Irma la Douce (1963)
(2019 4K Restoration)

 

Starring: Jack Lemmon and Shirley MacLaine
Distributor: Eureka Entertainment
RRP: £19.99
EKA70318
5060000703184
Certificate: 15
Release Date: 18 March 2019


Irma La Douce is the last great Billy Wilder film that was a smash box-office success. It’s followed by seven pictures, only one of which, The Fortune Cookie (1965), made money. The others, Kiss Me Stupid, The Private Life of Sherlock Holmes, Avanti, The Front Page, Fedora and Buddy Buddy either did token business or cratered dismally. Let it be said though, that a Wilder failure, like a Hitchcock ‘failure’ is still a watchable delight compared to many of the vapo successes in the same era – which today, are torture to watch – movies that could be used on inmates at GITMO when the Geneva Convention wasn’t watching. No Wilder picture is that bad and some of his ‘failures’ have belly laugh potential moments that stand the test of time as well as unsentimental pathos that evokes tears.
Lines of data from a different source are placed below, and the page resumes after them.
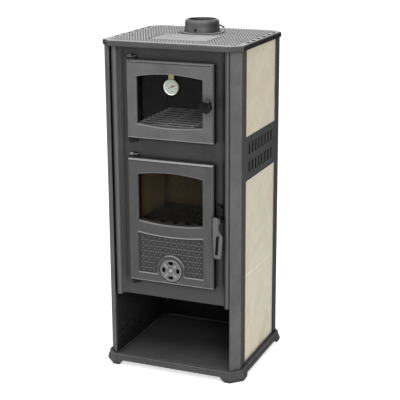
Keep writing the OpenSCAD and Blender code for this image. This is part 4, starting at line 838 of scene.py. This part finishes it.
def makeStudio():
    look = studioLook
    world = bpy.data.worlds.new("paleStudio")
    bpy.context.scene.world = world
    world.use_nodes = True
    tree = world.node_tree
    tree.nodes.clear()
    strength = addNode(tree, "MapRange", (seenRays(tree), 0.0, 1.0, look["sky"], 1.0))
    addNode(tree, "OutputWorld", (addNode(tree, "Background", {"Color": "#ffffff", "Strength": strength}),))

    side = look["floorSide"] / 2
    mesh = bpy.data.meshes.new("studioFloor")
    mesh.from_pydata([(-side, -side, 0), (side, -side, 0), (side, side, 0), (-side, side, 0)], [], [(0, 1, 2, 3)])
    material, tree, place = newMaterial("paleStudioFloor")
    away = addNode(tree, "VectorMath", (place,), "Value", operation="LENGTH")
    glow = shareOf(tree, place, [(away, *look["glowRun"], *look["floorGlow"]), seenRays(tree)])
    shader = addNode(tree, "BsdfPrincipled", {"Base Color": look["floorColour"], "Roughness": 0.9,
                                              "Specular IOR Level": 0.1, "Emission Color": "#ffffff",
                                              "Emission Strength": glow})
    addNode(tree, "OutputMaterial", (shader,))
    mesh.materials.append(material)
    addObject("studioFloor", mesh)

    for name in ("overLamp", "keyLamp", "fillLamp"):
        spot, power, size = look[name]
        lamp = bpy.data.lights.new(name, "AREA")
        lamp.energy, lamp.size = power, size
        turn = (Vector(look["aim"]) - Vector(spot)).to_track_quat("-Z", "Y")
        addObject(name, lamp).matrix_world = Matrix.Translation(spot) @ turn.to_matrix().to_4x4()


makeStudio()

# The camera of the photograph, solved from the stove's edges in it.
cameraLook = {"place": (1.42083, -3.39151, 1.61776), "toward": (-0.36696, 0.88817, -0.27659), "roll": -0.005029,
              "lens": 99.36, "sensor": 36, "farEnd": 300}


def makeCamera():
    look = cameraLook
    view = bpy.data.cameras.new("photoCamera")
    view.lens, view.sensor_width, view.clip_end = look["lens"], look["sensor"], look["farEnd"]
    camera = addObject("photoCamera", view)
    toward = Vector(look["toward"]).normalized()
    right = toward.cross(Vector((0, 0, 1))).normalized()
    up = right.cross(toward)
    c, s = np.cos(look["roll"]), np.sin(look["roll"])
    right, up = right * c + up * s, up * c - right * s
    camera.matrix_world = Matrix.Translation(look["place"]) @ Matrix((right, up, -toward)).transposed().to_4x4()
    bpy.context.scene.camera = camera


makeCamera()
bpy.context.scene.view_settings.view_transform = "Standard"
print("stage 5: studio and camera set")
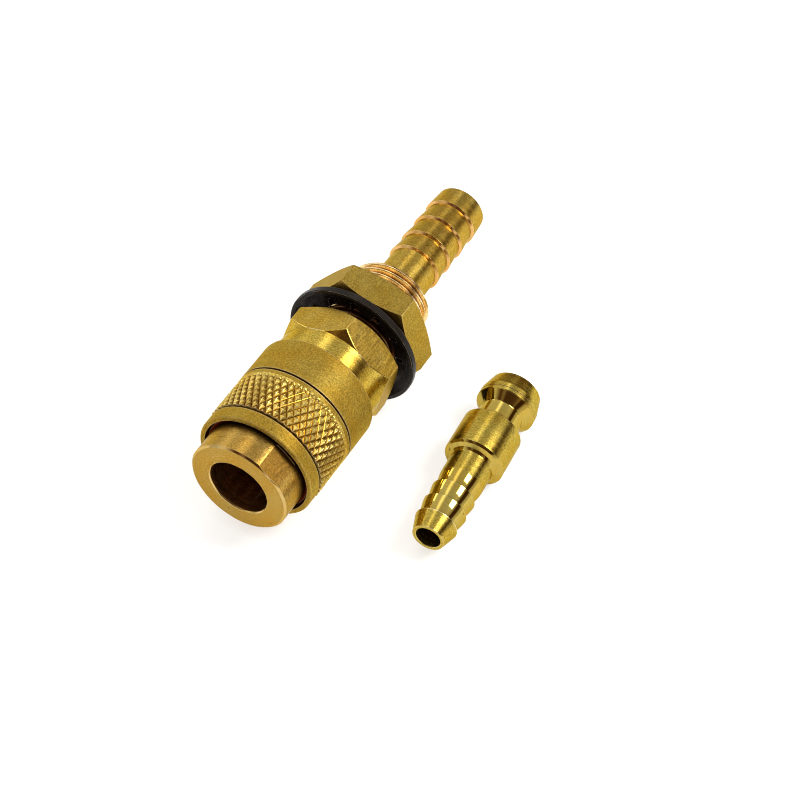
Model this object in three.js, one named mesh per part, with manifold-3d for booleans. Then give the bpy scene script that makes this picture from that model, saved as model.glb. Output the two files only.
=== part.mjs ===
// Panel-mount quick disconnect coupler: a valved ball-lock socket and its loose plug.
//
// Millimetres, +Z up. The socket's axis runs along +Y, from its open nose to its hose barb. The plug lies beside it.
// Every turned outline is a list of [radius, station] corners; a station is the distance along the piece's axis,
// from the socket's nose face or from the plug's hose end.

import * as THREE from 'three';
import { mergeVertices } from 'three/addons/utils/BufferGeometryUtils.js';
import Module from 'manifold-3d';

const wasm = await Module();
wasm.setup();

// ---- Driving dimensions ----

const RUNNING_GAP = 0.05;
const OUTER_SEGMENTS = 36;
const INNER_SEGMENTS = 24;
const FACET_TURN = Math.PI / OUTER_SEGMENTS;

// Socket: the plug bore and the nose around it.
const BORE_RADIUS = 4.62;
const BORE_END = 14.3;
const NOSE_RADIUS = 7.75;
const NOSE_END = 5.05;
const NOSE_FLAT_WIDTH = 14.95;
const NOSE_FLAT_END = 4.6;
const NOSE_FLAT_ANGLE = THREE.MathUtils.degToRad(46);
const CAGE_RADIUS = 6.35;
const CAGE_END = 22.75;

// Lock balls, and the cone in the sleeve that sets how far out they stand.
const BALL_COUNT = 6;
const BALL_RADIUS = 1.5;
const BALL_STATION = 8.8;
const CONE_SLOPE = 0.42;
const CONE_FOOT = 9.47;
const LAND_RADIUS = 6.42;
const RECESS_RADIUS = 7.75;

// Release sleeve.
const SLEEVE_RADIUS = 9.35;
const SLEEVE_FRONT = 4.5;
const SLEEVE_REAR = 21.13;
const LIP_RADIUS = 8.4;
const LIP_DEPTH = 5.9;
const SPRING_SHOULDER = 12.5;
const SPRING_BORE = 7.9;
const SKIRT_BORE = 8.58;

// Rear body: skirt, hexagon, thread and hose barb.
const SKIRT_FRONT = 18.2;
const SKIRT_RADIUS = 8.48;
const HEX_FRONT = 24.72;
const HEX_REAR = 29.5;
const HEX_ACROSS_FLATS = 16.8;
const HEX_ANGLE = THREE.MathUtils.degToRad(76.3);
const THREAD_RADIUS = 6.5;
const THREAD_END = 43.1;
const FLOW_RADIUS = 2.4;
const TAIL_SHOULDER = 23.25;
const BARB_STATIONS = [49.5, 53.07, 56.85, 60.64];
const BARB_CREST = 4.25;
const BARB_ROOT = 3.92;
const BARB_END = 64.34;
const BARB_TIP_RADIUS = 3.8;

// Valve inside the front body.
const SEAT_RADIUS = 3.2;
const SEAT_REAR = 15.3;
const CHAMBER_RADIUS = 4.9;
const POPPET_RADIUS = 4.3;
const PUSHER_RADIUS = 2.9;
const STEM_RADIUS = 1.3;
const GUIDE_FRONT = 21.3;

// Panel hardware.
const WASHER_RADIUS = 10.47;
const WASHER_HOLE = 6.78;
const WASHER_TEETH = 12;
const NUT_FRONT = 32.65;
const NUT_REAR = 37.7;
const NUT_ACROSS_FLATS = 18.0;
const NUT_ANGLE = THREE.MathUtils.degToRad(107.3);

// Plug, and where it lies beside the socket.
const PLUG_RADIUS = 4.57;
const PLUG_BORE = 1.88;
const PLUG_LENGTH = 30.1;
const PLUG_NECK = 3.3;
const PLUG_PLACE = new THREE.Vector2(24.93, 9.43);
const PLUG_TURN = THREE.MathUtils.degToRad(3.88);

// ---- Materials ----

const metal = (color, roughness) => new THREE.MeshStandardMaterial({ color, roughness, metalness: 1 });
const brass = metal(0xb99a4a, 0.38);
const brightBrass = metal(0xc2a24c, 0.28);
const blackSteel = metal(0x1d1a1c, 0.45);
const steel = metal(0xb4b6ba, 0.25);
const rubber = new THREE.MeshStandardMaterial({ color: 0x141416, roughness: 0.7, metalness: 0 });

// ---- Geometry helpers ----

function turned(outline, segments = OUTER_SEGMENTS, start = 0) {
  const points = outline.map(([radius, station]) => new THREE.Vector2(radius, station));
  const onAxis = outline[0][0] === 0;
  if (THREE.ShapeUtils.area(points) < 0) points.reverse();
  if (!onAxis) points.push(points[0].clone());
  return new THREE.LatheGeometry(points, segments, start);
}

function solidOf(geometry) {
  const bare = geometry.clone();
  bare.deleteAttribute('normal');
  bare.deleteAttribute('uv');
  const merged = mergeVertices(bare, 1e-4);
  const corners = merged.index.array;
  const kept = [];
  for (let i = 0; i < corners.length; i += 3) {
    const [a, b, c] = corners.slice(i, i + 3);
    if (a !== b && b !== c && c !== a) kept.push(a, b, c);
  }
  return new wasm.Manifold(new wasm.Mesh({
    numProp: 3,
    vertProperties: new Float32Array(merged.attributes.position.array),
    triVerts: new Uint32Array(kept),
  }));
}

function geometryOf(solid) {
  const mesh = solid.getMesh();
  const geometry = new THREE.BufferGeometry();
  geometry.setAttribute('position', new THREE.BufferAttribute(mesh.vertProperties, 3));
  geometry.setIndex(new THREE.BufferAttribute(mesh.triVerts, 1));
  geometry.computeVertexNormals();
  return geometry;
}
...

In the rich Eureka treasure of extras, (1080p, superb print) film scholar Neil Sinyard quotes Wilder as finding fault with the film, as a hybridization of Tennessee Williams and Disney but being consoled that the movie earned over $25 million (substantive money in those days) in its first run extending all the way through 1964. Wilder can be consoled for that reason but his conceptual pride wished for more. He was only in competition with himself but still driven by his own gimlet eye for perfection.
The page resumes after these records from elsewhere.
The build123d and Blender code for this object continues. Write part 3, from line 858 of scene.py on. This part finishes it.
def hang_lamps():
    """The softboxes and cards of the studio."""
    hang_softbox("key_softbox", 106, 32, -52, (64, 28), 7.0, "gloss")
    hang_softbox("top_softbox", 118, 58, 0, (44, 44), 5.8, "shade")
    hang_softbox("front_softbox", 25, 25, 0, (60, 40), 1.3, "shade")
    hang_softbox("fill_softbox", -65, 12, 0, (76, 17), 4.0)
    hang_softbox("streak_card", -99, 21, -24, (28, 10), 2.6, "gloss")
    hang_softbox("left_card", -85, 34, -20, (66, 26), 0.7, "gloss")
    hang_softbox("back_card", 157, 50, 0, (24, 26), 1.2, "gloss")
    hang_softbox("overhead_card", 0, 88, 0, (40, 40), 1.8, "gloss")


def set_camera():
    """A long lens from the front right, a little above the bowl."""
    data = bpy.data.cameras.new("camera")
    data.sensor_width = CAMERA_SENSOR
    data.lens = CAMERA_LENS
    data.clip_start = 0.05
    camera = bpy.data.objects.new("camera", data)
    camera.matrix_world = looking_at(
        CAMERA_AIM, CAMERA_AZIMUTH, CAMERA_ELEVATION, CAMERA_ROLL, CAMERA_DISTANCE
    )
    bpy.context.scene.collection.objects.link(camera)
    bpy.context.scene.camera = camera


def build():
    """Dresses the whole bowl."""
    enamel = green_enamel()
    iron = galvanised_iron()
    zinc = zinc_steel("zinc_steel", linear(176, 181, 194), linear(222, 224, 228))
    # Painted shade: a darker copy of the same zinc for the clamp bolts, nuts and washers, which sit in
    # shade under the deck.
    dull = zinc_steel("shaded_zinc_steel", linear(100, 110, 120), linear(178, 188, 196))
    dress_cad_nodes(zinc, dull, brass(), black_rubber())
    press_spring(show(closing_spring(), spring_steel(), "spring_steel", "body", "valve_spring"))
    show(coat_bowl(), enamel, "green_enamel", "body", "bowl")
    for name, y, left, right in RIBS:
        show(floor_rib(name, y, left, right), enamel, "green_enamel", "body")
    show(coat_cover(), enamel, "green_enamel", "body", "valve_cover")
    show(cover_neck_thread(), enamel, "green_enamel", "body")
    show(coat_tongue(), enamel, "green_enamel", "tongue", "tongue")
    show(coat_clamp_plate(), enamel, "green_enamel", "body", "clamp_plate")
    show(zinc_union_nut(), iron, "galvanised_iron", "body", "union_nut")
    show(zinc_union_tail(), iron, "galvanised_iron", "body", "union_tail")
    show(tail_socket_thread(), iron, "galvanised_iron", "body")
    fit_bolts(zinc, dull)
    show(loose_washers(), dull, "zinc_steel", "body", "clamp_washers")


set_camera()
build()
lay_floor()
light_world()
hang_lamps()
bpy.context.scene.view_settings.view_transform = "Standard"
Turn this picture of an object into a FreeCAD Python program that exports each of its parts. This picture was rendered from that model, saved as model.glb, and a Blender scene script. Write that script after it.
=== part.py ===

The film is 147 minutes long and plays like something running way under two hours. It’s packed with eye candy: colour, set design detail, texture, fast pace, kinetic body comedy, character, funny dialogue, narrative irony and edgy vulgarity. This latter component is a Wilder speciality, never going too far but further than lecherous Hollywood could confidently venture without being cheesy and sophomoric. He would be criticized for this by harridan film critic Pauline Kael but he never lost sleep over it.
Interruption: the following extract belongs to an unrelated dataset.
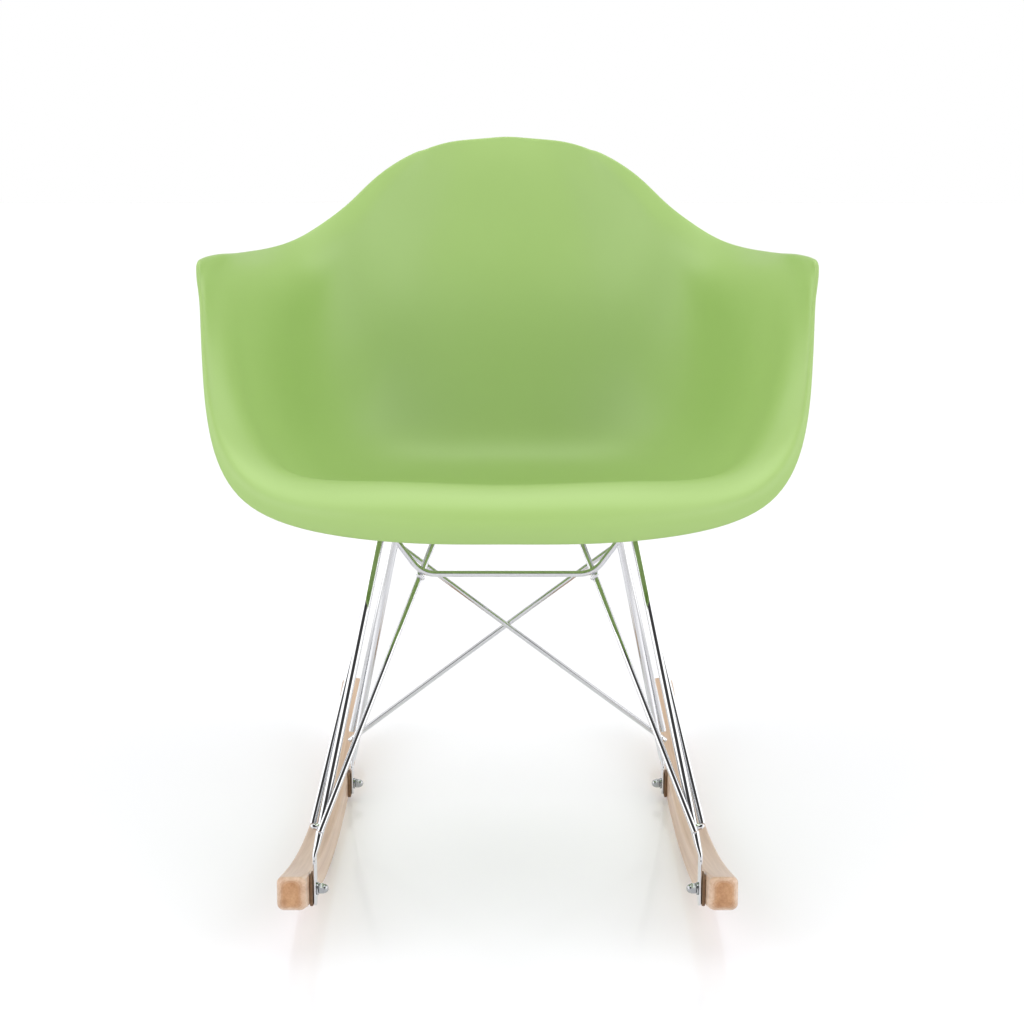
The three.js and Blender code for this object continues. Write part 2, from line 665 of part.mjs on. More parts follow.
const inward = vec(-1, 0, 0);
for (const [place, [y, z]] of Object.entries(BOLTS)) {
  addPair(`tab_pad_${place}`, padGeometry([y, z], 31, 24), 'fibre');

  const tabFace = vec(TAB_X - TAB_THICKNESS / 2, y, z);
  const washer = tube(6.4, BOLT_RADIUS + BOLT_CLEARANCE, GAP, GAP + WASHER_THICKNESS,
    tabFace, inward);
  addPair(`washer_${place}`, mergeVertices(stripped(washer), 1e-4), 'zinc');

  const nutStart = 2 * GAP + WASHER_THICKNESS;
  const hexagon = cylinder(NUT_HEX, nutStart, nutStart + NUT_HEX_HEIGHT, tabFace, inward, 6);
  const dome = turned([
    [0, nutStart + NUT_HEX_HEIGHT - 1],
    [4.6, nutStart + NUT_HEX_HEIGHT - 1],
    [4.6, nutStart + NUT_HEX_HEIGHT + 0.6],
    [4.1, nutStart + NUT_HEIGHT - 2.4],
    [2.6, nutStart + NUT_HEIGHT - 0.7],
    [0, nutStart + NUT_HEIGHT],
  ], tabFace, inward);
  const threadDepth = 6;
  const bore = cylinder(BOLT_RADIUS + BOLT_CLEARANCE, 0, nutStart + threadDepth, tabFace, inward);
  addPair(`dome_nut_${place}`, cut(join(hexagon, dome), bore), 'zinc');

  const shankEnd = tabFace.x - nutStart - threadDepth + 0.8;
  const seatX = ROCKER_INNER_X + ROCKER_THICKNESS - COUNTERBORE_DEPTH + GAP;
  const bolt = turned([
    [0, 0], [BOLT_RADIUS, 0], [BOLT_RADIUS, seatX - shankEnd],
    [6.6, seatX - shankEnd], [6.6, seatX - shankEnd + 1.8],
    [4.8, seatX - shankEnd + 3.4], [0, seatX - shankEnd + 3.6],
  ], vec(shankEnd, y, z), outward);
  addPair(`rocker_bolt_${place}`, mergeVertices(stripped(bolt), 1e-4), 'zinc');
}

function stripped(geometry) {
  const plain = geometry.clone();
  plain.deleteAttribute('normal');
  plain.deleteAttribute('uv');
  return plain;
}

export default chair;
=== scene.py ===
"""Rocking chair with a plastic arm shell, a chromed rod base and wooden rockers.

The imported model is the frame. Every piece is rebuilt here with a finer mesh and a
procedural material. Shapes are worked out in millimetres from the line where the rockers
touch the floor, and make_piece() turns them into metres in the frame's own axes.
"""

import math

import bpy
import numpy as np
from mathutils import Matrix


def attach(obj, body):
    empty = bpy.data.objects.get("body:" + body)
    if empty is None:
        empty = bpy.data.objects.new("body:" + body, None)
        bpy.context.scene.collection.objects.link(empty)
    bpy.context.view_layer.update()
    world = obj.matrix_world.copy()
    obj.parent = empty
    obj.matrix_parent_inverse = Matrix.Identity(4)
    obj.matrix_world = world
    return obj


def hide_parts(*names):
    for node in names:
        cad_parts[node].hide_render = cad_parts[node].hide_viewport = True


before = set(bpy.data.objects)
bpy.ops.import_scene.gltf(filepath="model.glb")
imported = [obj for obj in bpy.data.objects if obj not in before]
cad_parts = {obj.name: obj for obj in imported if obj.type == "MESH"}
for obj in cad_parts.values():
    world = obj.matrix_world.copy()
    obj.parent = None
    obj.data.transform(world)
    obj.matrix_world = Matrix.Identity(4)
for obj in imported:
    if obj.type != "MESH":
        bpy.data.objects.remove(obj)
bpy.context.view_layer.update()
scene = bpy.context.scene

# ------------------------------------------------------------------ driving dimensions, mm
MM = 0.001
GAP = 0.3
SHELL_THICKNESS = 4.5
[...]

Irma La Douce’s Parisian set was the wonder of Hollywood: multiple storied walk-in buildings, dramady through the windows, a working street with vehicles and pedestrians coursing by. Hollywood denizens came to walk through the set in awe. Teeming with background life all attended to meticulously. Every character has a life and the whole virtual space is a cornucopia of delight.

A recurring motif in Wilder films is the hero’s disguise for a purpose of love. Jack Lemmon transforms into four characters for the sake of his love: Irma. Irma, you see, is a prostitute among a row of professionals including Wilder regular Joan Shawlee as Amazon Annie well as Tura Satana (who would go on to star in Russ Meyer’s classic Faster Pussycat, Kill, Kill [1965]).

Lemmon’s disguise as Lord X is his tool to keep Irma all to himself, which incurs night jobs – and the best body pratfall comedy in his career. Is it politically correct? No, and one can imagine Wilder casting off this concern with a German curse or two. For a person who lost all the women in his family to the death camps, morality is a farce.

It's a one joke movie with arising gambits that continuously surprise, intrigue and charm. Re-viewing is rewarding. New details keep popping up. Shirley MacLaine’s exuberant dance atop a pool table is my favourite dance of her entire career and that’s saying something. It alone bears watching again and again.

No spoilers here. I wouldn’t dare, except to say, love wins out.